De levenswijze van de bijenwolf wijkt nogal af van die van de harkwesp. Zoals de naam al doet vermoeden leeft de eerstgenoemde soort van honingbijen, terwijl de harkwesp zich uitsluitend concentreert op een aantal soorten vliegen. Een wijfje van de bijenwolf kan in enkele weken meer dan honderd honingbijen vangen om haar nageslacht mee te voeden (Lomholdt, 1984). De bijenwerksters worden gewoonlijk gegrepen tijdens het bloemenbezoek, waarna een verlammende steek in het centrale zenuwstelsel wordt toegebracht. De wesp eet van enkele bijen het achterlijf leeg om haar eigen energiehuishouding op peil te houden, maar verreweg de meesten worden in een ondergrondse nestkamer gelegd en voorzien van een ei. De larven kunnen zich vervolgens in alle rust tegoed doen aan de voorraad bijen om daarna als pop te overwinteren.

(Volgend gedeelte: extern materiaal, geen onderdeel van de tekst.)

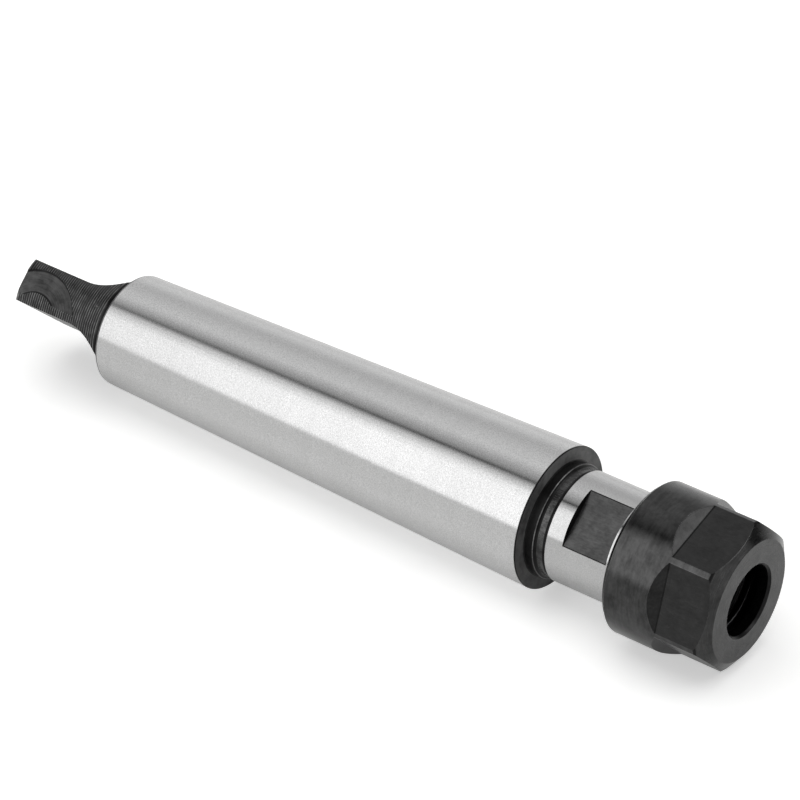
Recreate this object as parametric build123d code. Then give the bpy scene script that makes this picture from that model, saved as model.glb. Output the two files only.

Tijdens mijn laatste bezoek aan de AWD op 24 augustus j.l. heb ik ter hoogte van Ruigenhoek een flink aantal vrouwtjes van de bijenwolf kunnen waarnemen. Vooral op open zandige plekken in en om t Heitje waren deze dieren talrijk, wat gezien de hoge concentraties foeragerende honingbijen op de bloeiende heide niet verwonderlijk was.
Heel wat opmerkelijker was de vondst van een echte harkwesp tijdens deze fietstocht. Langs een bosrand aan de Nieuwe Haasvelderweg, even voorbij het Oosterkanaal vloog een harkwespvrouwtje geïnteresseerd rond de bloeiende ossentong en liet zich vrij makkelijk observeren. Imagos van deze soort zijn al vanaf juni in de duinen te vinden en kunnen tot in september aanwezig blijven. Het is zeker de moeite waard om de verspreiding van deze bijzondere wesp in de Waterleidingduinen eens in kaart te brengen.